Ok, so be “aware” of adoption this month. #yepstillasmartypants
I’ve been reading a lot of adoptee blogs lately.
Sometimes they make me feel absurdly self-absorbed in my thinking and writing about my trials on this journey. But then I remember this is a blog about my journey in my own voice, so there’s that.
That said, I’m learning from the blogs of adoptees that there is this clear call for voice, for agency over self, over their adoption narrative and about all the bits and pieces that make for unique experiences with uniquely framed challenges. And as I read these blogs, I wonder about Hope’s experiences—not just from the last year—but from her life. Naturally I think about these things a lot, but as I learn more I maybe see this journey much differently than I did before.
In the midst of my own joy in coming to motherhood, there sits such huge amounts of loss that at times it can be breathtaking.
I can’t enumerate all that Hope has lost, but in my nearly 42 years, I haven’t experienced a fraction of that kind of loss. And despite all this “adoption awareness” I must remind myself of that nearly hourly. When she is acting like a real pill, and it is a mixture of being 13 (plainly hell on earth) and having experienced so much in her few years, I have got to remember the role the latter really plays in the behaviors that push me to the brink. I don’t all ways do a good job of this; to be honest, I feel like I largely suck at it. This home probably isn’t as healing as it should be at times. And I imagine that it’s because I fail to be “adoption aware” in the moment.

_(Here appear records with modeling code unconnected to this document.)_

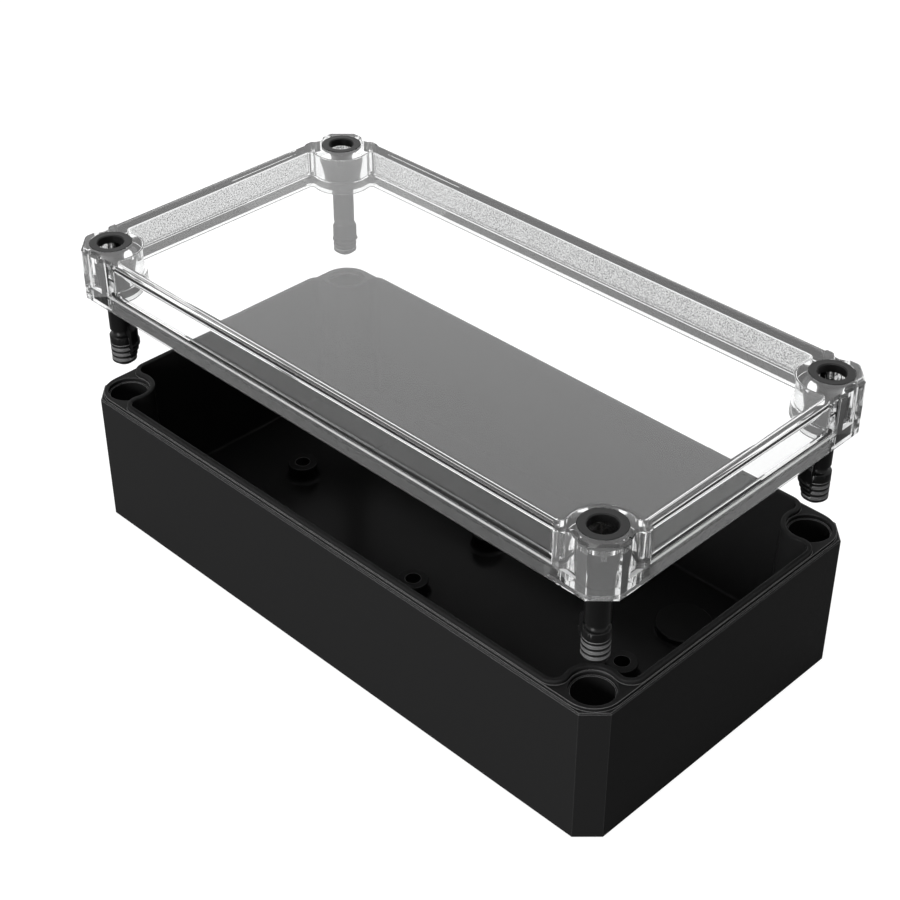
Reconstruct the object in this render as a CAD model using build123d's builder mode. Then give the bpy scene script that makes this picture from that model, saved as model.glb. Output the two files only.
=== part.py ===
"""Small industrial enclosure, shown open: a black moulded base and a clear lid with four captive closures.

Millimetres. The origin is the middle of the base's underside, +X runs along the long side and +Z is up.
The lid hangs above the base by lid_lift, with its gasket, rings and closure studs in place.
"""
from build123d import *
from math import sqrt
import os

os.makedirs("parts", exist_ok=True)

# Outline, shared by the base and the lid
length = 180.0
width = 94.0
corner_cut = 5.0
closure_inset = 7.5

# Base: walls, floor and rim
base_height = 38.25
floor_thickness = 2.0
wall_draft = 1.8
floor_fillet = 0.8
bottom_break = 0.4
ledge_width = 0.7
ledge_break = 0.3
plateau_rise = 1.0
plateau_corner = 7.5
tongue_inset = 1.0
tongue_thickness = 1.4
tongue_rise = 1.15
tongue_round = 0.45
turn_radius = 3.2

# Corner channels of the base, with the wall fixing holes at their foot
channel_diameter = 10.8
channel_web = 0.3
channel_step = 0.4
channel_step_depth = 1.2
channel_foot = 3.0
fixing_diameter = 4.5

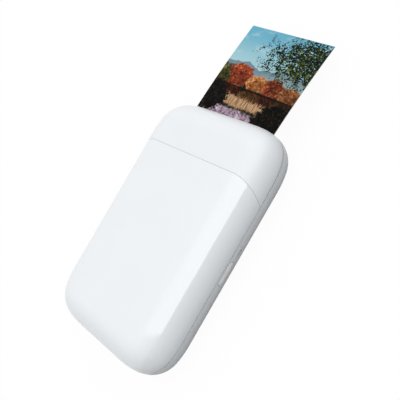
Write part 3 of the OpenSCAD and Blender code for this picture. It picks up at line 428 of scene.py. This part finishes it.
def picture_shore(tree, picture, spot, y):
    """The near shore: heather, a bed of dry reeds, and bushes in deep shade."""
    edge = add(tree, "Math", (y, push(tree, spot, 0.12, 9.0, 5.0, 0.62)), **PLUS)
    grass = leaves(tree, spot, 70.0, ("#0b0c0a", "#1f2417", "#4b4a2c"))
    mask = add(tree, "MapRange", (edge, 0.745, 0.73), **SMOOTH)
    picture = add(tree, "Mix", (mask, picture, grass), **COLOUR)
    heather = leaves(tree, spot, 55.0, ("#66505e", "#ab95a6", "#dccfd8"))
    mask = add(tree, "MapRange", (edge, 0.69, 0.66), **SMOOTH)
    picture = add(tree, "Mix", (mask, picture, heather), **COLOUR)
    upright = add(tree, "VectorMath", (spot, (75.0, 7.0, 1.0)), **TIMES)
    stalks = add(tree, "TexNoise", (upright, 1.0, 3.0, 0.6))
    tips = add(tree, "Math", (stalks, 2.6, -1.3), **TIMES_PLUS)
    tips = add(tree, "Math", (push(tree, spot, 1.6, 6.0, 3.0, 0.6), tips), **PLUS)
    straw = add(tree, "MapRange", (stalks, 0.3, 0.7), **SMOOTH)
    straw = add(tree, "Mix", (straw, linear("#6e4a30"), linear("#dcb58c")), **COLOUR)
    bed = patch(tree, spot, (0.46, 0.755), (0.4, 0.055), tips, 0.15)
    picture = add(tree, "Mix", (bed, picture, straw), **COLOUR)
    ragged = push(tree, spot, 1.3, 22.0, 5.0, 0.75)
    dusk = leaves(tree, spot, 60.0, ("#030303", "#0d0c0a", "#2a2418"))
    for centre, radii in (((0.02, 0.74), (0.25, 0.17)), ((0.93, 0.66), (0.26, 0.2))):
        bush = patch(tree, spot, centre, radii, ragged)
        picture = add(tree, "Mix", (bush, picture, dusk), **COLOUR)
    return picture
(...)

”Adoption awareness” is largely narrated by adoptive parents. I didn’t appreciate that a year ago. But now, as I see new adoptive parents praying that God gets the birth mother to stop considering to parent her child so that they, the adoptive parents, get to keep their child, I get the pervasiveness of that framework. I see both sides of the story now, thanks to the voices of adoptees.
I hear it now as I went to the altar this weekend for prayer for me and Hope as the person praying to me said that my little family was predestined by God and isn’t it wonderful how things worked out. Well, yeah, it is, but really did Hope have to suffer for me to parent her? So, her loss was predestined. I struggle with that, even as I know how many times the Holy Homeboy has demonstrated his power in the midst of tragedy; I radically question the why must Hope suffer, even today as irritating middle schoolers tease her about even needing to be adopted and as we navigate integrating our lives together.
Adoption is rarely neat and tidy. Gosh we need more complicated people to jump into these complicated situations. But we also need to keep an ear to the ground and be ever mindful about how our children see themselves in the journey, how they reflect on the journey and how they narrate their own journey.
My journey is forever linked to Hope’s and this blog is about my story, not hers. It is just one side of the adoption story. I look forward to years from now, having tea (or something stronger) on a wraparound porch (my architectural fantasy) hearing her talk about her journey. If I really try hard to pay attention now, I won’t be as shocked by the emotions that come tumbling out then as I seem to be now.
So that’s my early month two cents, musings on National Adoption Awareness Month.